Alla fine di quest’ultima troviamo l’isola di san Giorgio, con l’omonima chiesa, scelta non casuale se pensiamo che nella tradizione cristiana san Giorgio è il santo che uccide il drago, e quindi che esorcizza il serpente veneziano, mentre dalla parte opposta vi è la Basilica di San Marco, quasi un modo per esorcizzare queste energie.
E’ proprio posizionato nella "cauda" che troviamo Ca’ Dario, il misterioso palazzo la cui maledizione colpisce tutti i proprietari che sono morti suicidi o comunque di morte violenta, tra i quali ultimamente Raul Gardini e il tenore Mario del Monaco.
Per quanto riguarda invece la seconda costruzione, è silente testimone della visita del filosofo Giordano Bruno in città, ospite proprio della famiglia di Mongenigo che, dopo aver cercato di carpire le sue conoscenze alchemiche, lo denunciarono come stregone alle autorità veneziane costringendolo a riparare a Roma ove poi sarà giustiziato. Tradizione vuole che ancora in quell’edificio si manifesti il fantasma dell’eretico in cerca di giustizia.

ALCHIMIA VENEZIANA

Moltissimi sono stati i maghi, stregoni e alchimisti presenti nella laguna, tra i quali spiccano, oltre al già citato Giordano Bruno, Casanova e Cagliostro. Dati gli stretti rapporti con il Medioriente, Venezia è stata da sempre crogiuolo di culture, il toponimo del quartiere "Giudecca" sembrerebbe proprio segnalarci la presenza dei suoi primi abitanti, i giudei, da sempre maestri di alchimia e studiosi di Cabala. Moltissime sono così le leggende presenti nell’antico e nuovo ghetto che riguardano gli rabbini e i loro studi di alchimia.
Nella città, poi, sono presenti le conoscenze alchemiche degli arabi le cui tracce ritroviamo nel quadrante della torre dell’orologio ove, tra simboli astronomici e astrologici sono presenti raffigurazioni di mori. Più sconcertanti ed evidenti sono però le simbologie arabe presenti nelle vicinanze della porta della carta vicino la Basilica di San Marco. Qui sono rappresentati in un angolo i così detti "quattro mori", i tetrarchi Diocleziano, Galerio, Massimiliano e Costanzo.
In realtà la tradizione lega queste figure all’alchimia come testimoniato da un fregio alla base dello stesso raffigurante due putti e due draghi intrecciati che portano un cartiglio con la scritta in veneziano arcaico "uomo faccia e dica pure ciò che gli passa per la testa e veda ciò che po’ capitargli".
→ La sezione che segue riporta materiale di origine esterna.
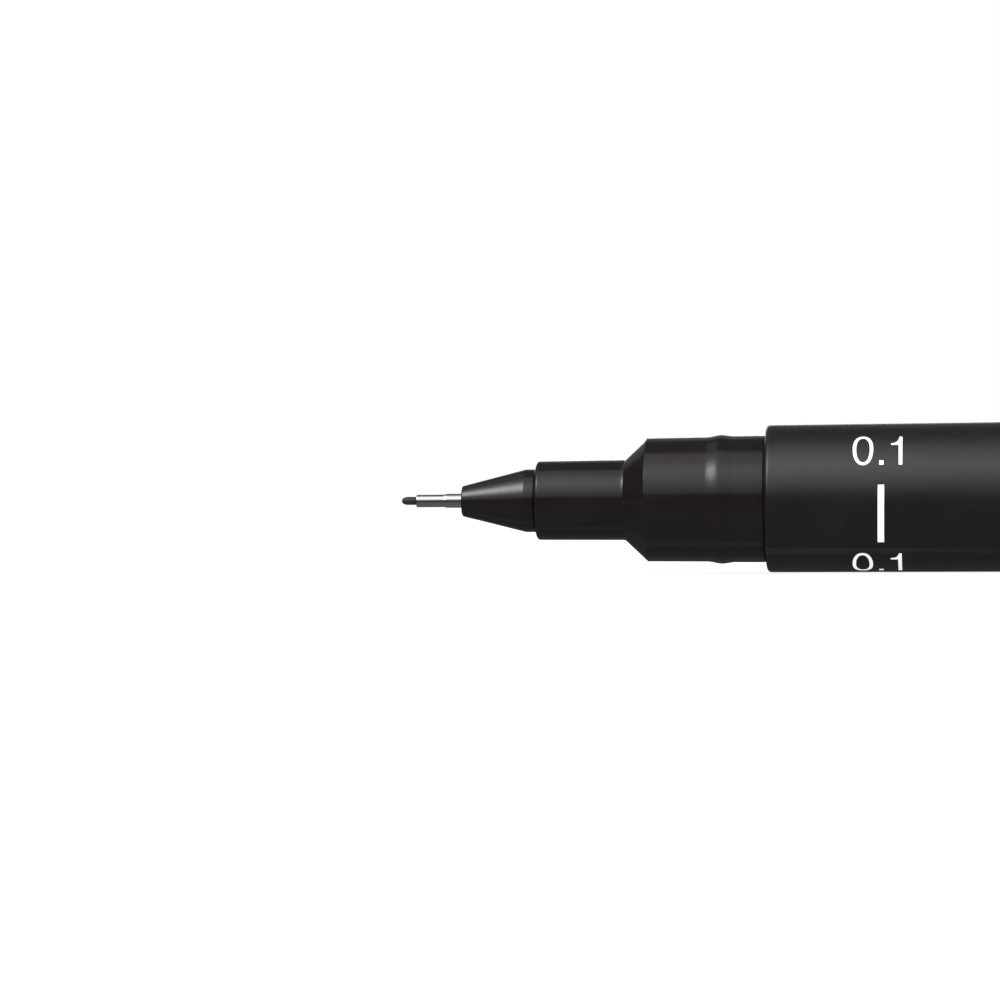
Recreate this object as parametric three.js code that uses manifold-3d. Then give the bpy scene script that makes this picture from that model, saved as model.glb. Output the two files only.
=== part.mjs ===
// Technical pen (pigment fineliner, 0.1 mm line), uncapped for drawing, with its cap posted on the tail.
//
// The pen lies on a flat surface, point towards -X, cap towards +X, +Z up. The origin is on that surface,
// under the middle of the bounding box. It rests on its barrel and on one edge of the pocket clip,
// which is what keeps a real pen of this kind from rolling.
//
// Everything on the pen's own axis is turned. u is the distance in mm behind the writing point, and
// w is the distance in mm behind the mouth of the cap.

import * as THREE from "three";
import { mergeVertices } from "three/addons/utils/BufferGeometryUtils.js";
import Module from "manifold-3d";

const wasm = await Module();
wasm.setup();

// ---------------------------------------------------------------- driving dimensions, mm
const SEG = 40; // facets round the large turned parts
const SEG_MID = 32; // and round the middle-sized ones
const SEG_FINE = 20; // and round the needle parts

// writing point
const NIB_R = 0.288; // plastic capillary rod
const NIB_END_U = 13.5;
const SLEEVE_FRONT_U = 1.1;
const SLEEVE_STEP_U = [3.1, 3.4];
const SLEEVE_END_U = 8.4;
const SLEEVE_R = [0.465, 0.52]; // in front of the step, behind it
const SLEEVE_BORE_R = 0.33;

// nib holder, the cone that grips the sleeve
const HOLDER_FRONT_U = 4.5;
const HOLDER_CONE_U = [4.64, 9.2];
const HOLDER_CONE_R = [1.145, 2.31];
const HOLDER_FLANGE_END_U = 9.95;
const HOLDER_SPIGOT_R = 2.0;
const HOLDER_END_U = 18.2;

// front section: neck, shoulder cone, cap seat with its snap rib, and the plug inside the barrel
const SECTION_FRONT_U = 10.03;
const NECK_U = [10.38, 16.58];
const NECK_R = [2.89, 2.96];
const SEAT_U = [18.15, 26.83];
const SEAT_R = [4.52, 4.63];
const RIB_U = 23.6;
const RIB_R = 4.715;
const SECTION_BORE_R = 2.08;
const SECTION_END_U = 36.0;

// barrel
const BARREL_U = [26.88, 113.0];
const BARREL_FRONT_R = 5.377;
const BARREL_R = 5.457; // 10.9 mm over most of its length
const BARREL_TAPER_END_U = 44;
const BARREL_BORE_R = 4.7;
const BARREL_EDGE = 0.35;

// tail plug: closes the barrel and carries the posted cap
const TAIL_R = 4.6;
const TAIL_RIB_U = 116.8;
const TAIL_RIB_R = 4.69;
const TAIL_U = [103.6, 125.0];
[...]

Sempre sullo stesso lato della Basilica sono presenti due colonne provenienti da Acri ove cultura cristiana e mora si mescolano in una mistica commistione di immagini tra le quali spiccano tre enigmatici criptogrammi per alcuni invocazioni al dio del mussulmani Allah.
Tra i personaggi più enigmatici, però, sicuramente spicca Casanova, mago e scrittore nato nella città il 2 Aprile 1725 e sepolto nella chiesa di San Barnaba anche se della sua tomba sono state perse le tracce. La sua storia "misteriosa" parte all’età di otto anni quando, per guarirlo da un male che gli costringeva a tenere sempre la bocca aperta, la zia lo portò da una strega guaritrice. Sarà da allora che lo scrittore iniziò ad interessarsi alle arti magiche che gli procurarono problemi con l’Inquisizione e che lo portarono ad esser imprigionato nei famosi "piombi" veneziani dai quale riuscì in una clamorosa fuga. Sicuramente egli ebbe contatti con la massoneria e con Amadeus Mozart per la realizzazione del suo "Don Giovanni" ispirato anche alla vita del veneziano e con il famoso Giuseppe Balsamo, noto come Conte di Cagliostro proveniente da Aix de Provence. Secondo la tradizione i due si incontrarono nella città nel 1769 per scambiarsi formule e magici rituali e le formule per l’elisir di eterna giovinezza.